Got a patent, or have you labelled your product "patent pending" before you've actually put the application in the mail? A recent court ruling on false marking could make you liable for some big bucks – and anyone (not just a competitor) can file a lawsuit.

Patents, of course, stop competitors from stealing your ideas, and if you don't mark them on your products, you're limited in the amount of damages you can recover. But if you stamp your baby wrongly in an attempt to head off competition, you may find yourself on shaky legal ground; a December court decision seriously has raised the stakes. 

On December 28, 2009, the Federal Circuit Court of Appeals held in the case of Forest Group Inc. v. Bon Tool Co. that patent owners and others may be fined up to $500 ($250 for the plaintiff and $250 for the federal government) for every product or advertisement bearing a false patent marking. (Note that the fine is per item – if you've got 1,000 items mislabelled, you could be liable for $500,000 – a big change from pre-ruling, when it was a single $500 fine per decision). What's considered false marking? Saying there's a patent pending when you haven't actually filed an application, using a patent number that doesn't cover the product, and marking a product with a number that has expired. (If you think it was such a struggle to get the patent that you'd never let it expire, keep in mind that if you miss a maintenance fee, your patent can lapse prematurely).

Who besides a competitor would bother to file a lawsuit? Anyone with access to Google (you can check a patent's lifespan and other particulars here) and a bit of free time – the new fines make it potentially more lucrative than, say, eBaying what's in the basement. Some 60 lawsuits have been filed in federal courts in the past two months – 28 of them from one Chicago-area man. Compare that 60 to just seven filed in the eight months before the ruling.

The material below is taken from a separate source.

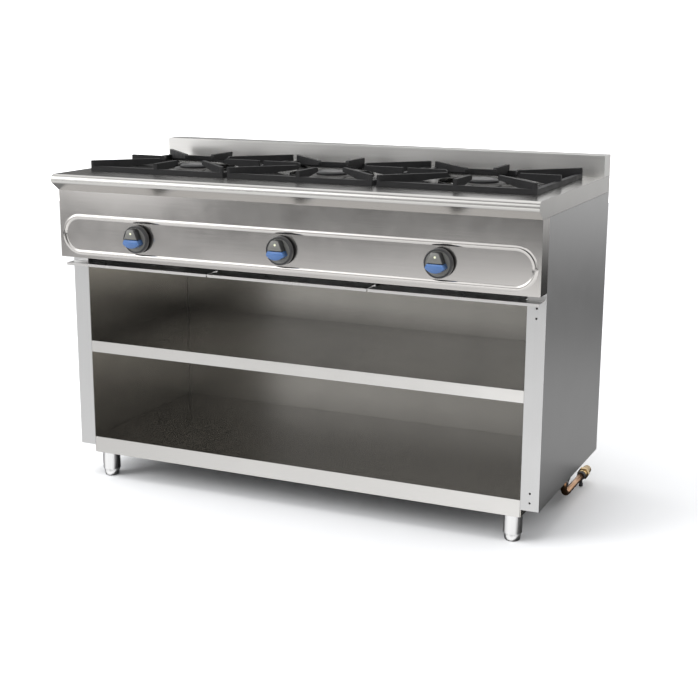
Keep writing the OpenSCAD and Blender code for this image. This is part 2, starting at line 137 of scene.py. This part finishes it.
class Shader(Nodes):
    """A Principled material and the nodes that vary it over the object."""

    def __init__(self, name, **values):
        self.material = bpy.data.materials.new(name)
        self.material.use_nodes = True
        super().__init__(self.material.node_tree)
        self.bsdf = self.tree.nodes["Principled BSDF"]
        self.place = self.node("ShaderNodeTexCoord").outputs["Object"]
        for socket, value in values.items():
            self.bsdf.inputs[socket.replace("_", " ")].default_value = value

    def noise(self, scale, detail, roughness, stretch=(1, 1, 1)):
        """Noise of about `scale` cells a metre, stretched by the given factors."""
        mapping = self.node("ShaderNodeMapping")
        mapping.inputs["Scale"].default_value = stretch
        self.link(self.place, mapping.inputs["Vector"])
        noise = self.node("ShaderNodeTexNoise")
        noise.inputs["Scale"].default_value = scale
        noise.inputs["Detail"].default_value = detail
        noise.inputs["Roughness"].default_value = roughness
        self.link(mapping.outputs["Vector"], noise.inputs["Vector"])
        return noise.outputs["Fac"]

    def facing(self, axis, sense=1):
        """1 on faces that look along an axis, or against it for a sense of -1, and 0 on tilted faces."""
        normal = self.axes(self.node("ShaderNodeNewGeometry").outputs["True Normal"])
        return self.spread(normal[axis], 0, 1, 0.7 * sense, 0.95 * sense)

    def bump(self, height, distance, strength):
        """Adds a bump, in metres of height, on top of any bump made before."""
        made = self.node("ShaderNodeBump")
        made.inputs["Distance"].default_value = distance
        made.inputs["Strength"].default_value = strength
        self.link(height, made.inputs["Height"])
        if self.bsdf.inputs["Normal"].links:
            self.link(self.bsdf.inputs["Normal"].links[0].from_socket, made.inputs["Normal"])
        self.link(made.outputs["Normal"], self.bsdf.inputs["Normal"])

    def set(self, socket, source):
        self.link(source, self.bsdf.inputs[socket])


def tone(colour, factor):
    """The colour made darker or lighter by a factor."""
    return tuple(min(1.0, c * factor) for c in colour)


# ---------- places that the finishes follow ----------

BASE_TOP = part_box("base_shelf")[1][2]
MID_LOW, MID_TOP = (corner[2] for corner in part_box("mid_shelf"))
# Height over which the painted light on the upper cupboard sheet rises above the middle shelf.
UPPER_LIGHT_RISE = 190 * MM
first_cap, middle_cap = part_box("burner_cap_1"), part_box("burner_cap_2")
BURNER_PITCH = middle_cap[0][0] - first_cap[0][0]
BURNER_Y = (middle_cap[0][1] + middle_cap[1][1]) / 2
# Reach and fade of the painted shade round each burner.
BURNER_SHADE_REACH = 168 * MM
BURNER_SHADE_FADE = 16 * MM


# ---------- finishes ----------

GRAIN = {"x": (0.004, 1, 1), "z": (1, 1, 0.004)}
BLACK = (0, 0, 0)
# Colours of painted shade: round the burners and under the base.
BURNER_SHADE_COLOUR = (0.02, 0.02, 0.02)
UNDERSIDE_SHADE_COLOUR = (0.01, 0.01, 0.01)
# Levels of painted light and shade over the cupboard sheet, and the plain level of the back panel's outer
# face.
PAINTED_LIGHT_LEVELS = ((0, 0.65), (0.5, 1.5), (1, 2.2))
OUTER_FACE_LEVEL = 1.4


def burner_shade_mask(steel):
    """1 on the square of sheet round each burner, where painted shade stands in for the dark reflection of
    the pan supports, and 0 elsewhere.
    """
    place = steel.axes(steel.place)
    from_burner = steel.math("ABSOLUTE", steel.math("WRAP", place["X"], BURNER_PITCH / 2, -BURNER_PITCH / 2))
    past_outer = steel.math("SUBTRACT", steel.math("ABSOLUTE", place["X"]), BURNER_PITCH)
    across = steel.math("MAXIMUM", from_burner, past_outer)
    along = steel.math("ABSOLUTE", steel.math("SUBTRACT", place["Y"], BURNER_Y))
    reach = steel.math("MAXIMUM", across, along)
    uneven = steel.math("ADD", reach, steel.spread(steel.noise(30, 3, 0.6), -0.006, 0.006))
    return steel.spread(uneven, 1, 0, BURNER_SHADE_REACH, BURNER_SHADE_REACH + BURNER_SHADE_FADE)


def painted_cupboard_light(steel, colour):
    """Colour of the sheet inside the cupboard, with painted light and shade: lighter up under each shelf and
    to the right, darker low above each shelf and to the left, and plain on the back panel's outer face."""
    place = steel.axes(steel.place)
    lower = steel.spread(place["Z"], 0.5, 0.95, BASE_TOP, MID_LOW)
    upper = steel.spread(place["Z"], 0.25, 1.3, MID_TOP, MID_TOP + UPPER_LIGHT_RISE)
    above = steel.math("GREATER_THAN", place["Z"], MID_TOP - 2 * MM)
    below = steel.math("SUBTRACT", 1, above)
    rise = steel.math("ADD", steel.math("MULTIPLY", upper, above), steel.math("MULTIPLY", lower, below))
    leaning = steel.math("ADD", rise, steel.spread(place["X"], -0.35, 0.2, cad_box[0][0], cad_box[1][0]))
    uneven = steel.math("ADD", leaning, steel.spread(steel.noise(9, 3, 0.6), -0.04, 0.04))
    lit_and_shaded = steel.ramp(uneven, *[(share, tone(colour, level)) for share, level in PAINTED_LIGHT_LEVELS])
    return steel.mix(steel.facing("Y"), lit_and_shaded, tone(colour, OUTER_FACE_LEVEL))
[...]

Once upon a time the courts were lenient about false marking, generally looking for – and finding – good faith on the part of the company that the patent number used actually covered the product. But in recent years the courts have made it clear that it's up to patent owners to fork out the funds required to make sure markings are correct. In 2005's Clontech Labs, Inc. v. Invitrogen Corp., the court found Invitrogen had falsely marked molecular biology products and in its ruling highlighted the public interest in free market competition. It stated: "the act of false marking... externalizes the risk of error in the determination, placing it on the public rather than the manufacturer or seller of the article, and increases the cost to the public of ascertaining whether a patentee in fact controls the intellectual property embodied in the article."

What can you do to minimize your liability?

Lawyers Gerry Kraai and Justin Poplin of intellectual property firm Lathrop & Gage suggest documenting your reasons for marking a product as you have. You can get a lawyer to do this but the notes of a supervisor or engineer will suffice – the point is to show that you have a review process in place and could help you demonstrate good faith if a suit is ever brought.

Second, avoid any conditional language – both "this product may be protected by" or "this product is protected by one or more of" (in the latter, you need to know exactly which patents it's protected by). If you're not sure if you can use a patent number, you'll need to consult a lawyer – this goes back to the court's ruling that it's up to the holder to pay for any costs associated with using a patent.

Kraai and Poplin also suggest a regular review of products, blogging that "the costs involved with implementing a policy to avoid falsely marking will be only a very small fraction of the costs associated with defending against a false marking suit."